(Extracted data entries)
--
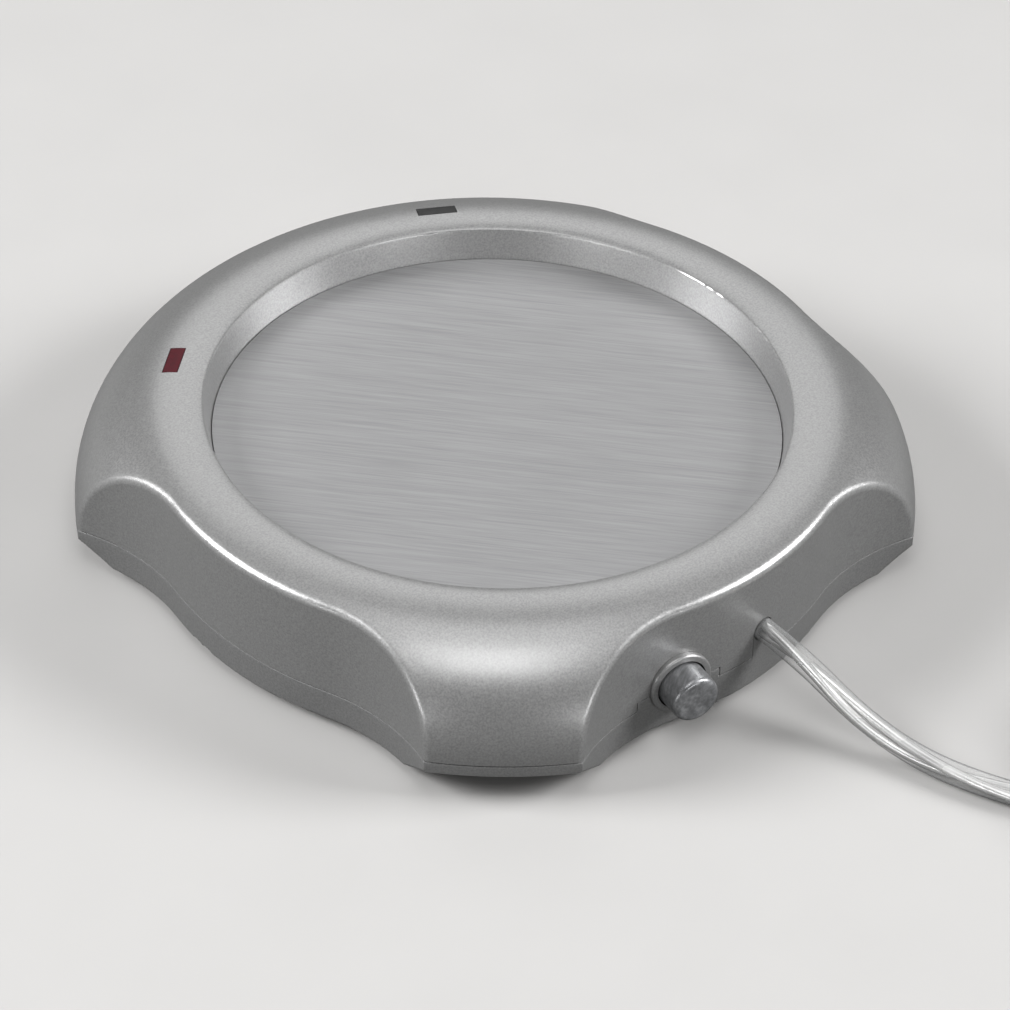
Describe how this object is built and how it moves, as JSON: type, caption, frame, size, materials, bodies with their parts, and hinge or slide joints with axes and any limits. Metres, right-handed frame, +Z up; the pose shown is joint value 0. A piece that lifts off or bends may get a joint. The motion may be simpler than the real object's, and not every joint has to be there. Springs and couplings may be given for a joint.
{
  "type": "mug warmer",
  "caption": "Electric mug warmer: domed three-lobed housing, recessed brushed warming plate, push button, two lamp lenses and a clear cord.",
  "frame": {"origin": "middle of the base's box, on the table the feet stand on", "axes": "+Z up; -Y towards the scallop that the cord leaves"},
  "size_m": [0.1758, 0.2176, 0.0244],
  "materials": {
    "silver_paint": "semi-gloss silver paint",
    "silver_paint_low": "semi-gloss silver paint",
    "brushed_plate": "brushed",
    "seal_rubber": "matte",
    "heater_film": "printed film",
    "glass_wool": "felted fibre",
    "shield_steel": "plain sheet",
    "screw_steel": "bright zinc",
    "red_lens": "clear red, unlit",
    "grey_lens": "smoked",
    "lamp_resin": "clear resin",
    "circuit_board": "solder mask",
    "board_plastic": "moulded",
    "button_paint": "satin silver",
    "collar_metal": "satin silver",
    "cutout_case": "drawn can",
    "lead_cover": "silicone",
    "foot_rubber": "matte",
    "clear_jacket": "clear vinyl over bright conductors",
    "tie_vinyl": "soft vinyl",
    "plug_vinyl": "moulded vinyl",
    "plug_nickel": "nickel plate",
    "tongue_plastic": "moulded",
    "contact_gilt": "gilt"
  },
  "bodies": {
    "housing": {"top_cover": "silver_paint", "bottom_cover": "silver_paint_low", "warming_plate": "brushed_plate", "plate_seal": "seal_rubber", "heater_disc": "heater_film", "insulation_pad": "glass_wool", "heat_shield": "shield_steel", "stack_screws": "screw_steel", "cover_screws": "screw_steel", "red_lens": "red_lens", "grey_lens": "grey_lens", "heating_lamp": "lamp_resin", "standby_lamp": "lamp_resin", "lamp_board": "circuit_board", "control_board": "circuit_board", "board_screws": "screw_steel", "board_parts": "board_plastic", "button_collar": "collar_metal", "push_switch": "board_plastic", "return_spring": "screw_steel", "thermal_cutout": "cutout_case", "cutout_clip": "shield_steel", "cord_clamp": "board_plastic", "clamp_screws": "screw_steel", "cord_inner_end": "clear_jacket", "supply_leads": "lead_cover", "heater_leads": "lead_cover", "lamp_leads": "lead_cover", "foot_back_right": "foot_rubber", "foot_back_left": "foot_rubber", "foot_front_left": "foot_rubber", "foot_front_right": "foot_rubber", "power_cord": "clear_jacket", "cord_coil": "clear_jacket", "cord_tail": "clear_jacket", "cord_tie": "tie_vinyl", "plug_relief": "plug_vinyl", "plug_body": "plug_vinyl", "plug_shell": "plug_nickel", "plug_tongue": "tongue_plastic", "plug_contacts": "contact_gilt"},
    "button": {"power_button": "button_paint", "switch_plunger": "board_plastic"}
  },
  "joints": [
    {"name": "button_press", "type": "slide", "parent": "housing", "child": "button", "axis": [0.289, 0.9573, 0], "range_m": [0, 0.0025], "stiffness_N_per_m": 300, "springref_m": -0.001, "deforming": ["return_spring"]}
  ]
}
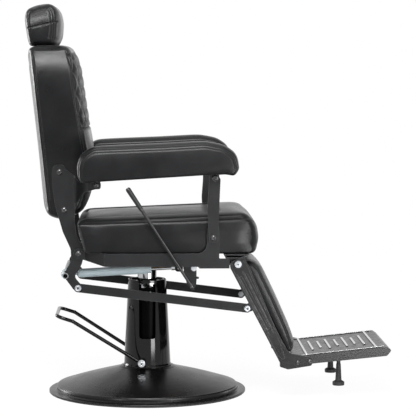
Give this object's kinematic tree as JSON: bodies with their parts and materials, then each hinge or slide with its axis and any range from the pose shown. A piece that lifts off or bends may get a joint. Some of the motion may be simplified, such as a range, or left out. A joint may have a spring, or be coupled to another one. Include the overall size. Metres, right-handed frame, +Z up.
--
Exercise:
Copy down every line of the material above that includes the string "joints".

Task response:
Describe how this object is built and how it moves, as JSON: type, caption, frame, size, materials, bodies with their parts, and hinge or slide joints with axes and any limits. Metres, right-handed frame, +Z up; the pose shown is joint value 0. A piece that lifts off or bends may get a joint. The motion may be simpler than the real object's, and not every joint has to be there. Springs and couplings may be given for a joint.
  "joints": [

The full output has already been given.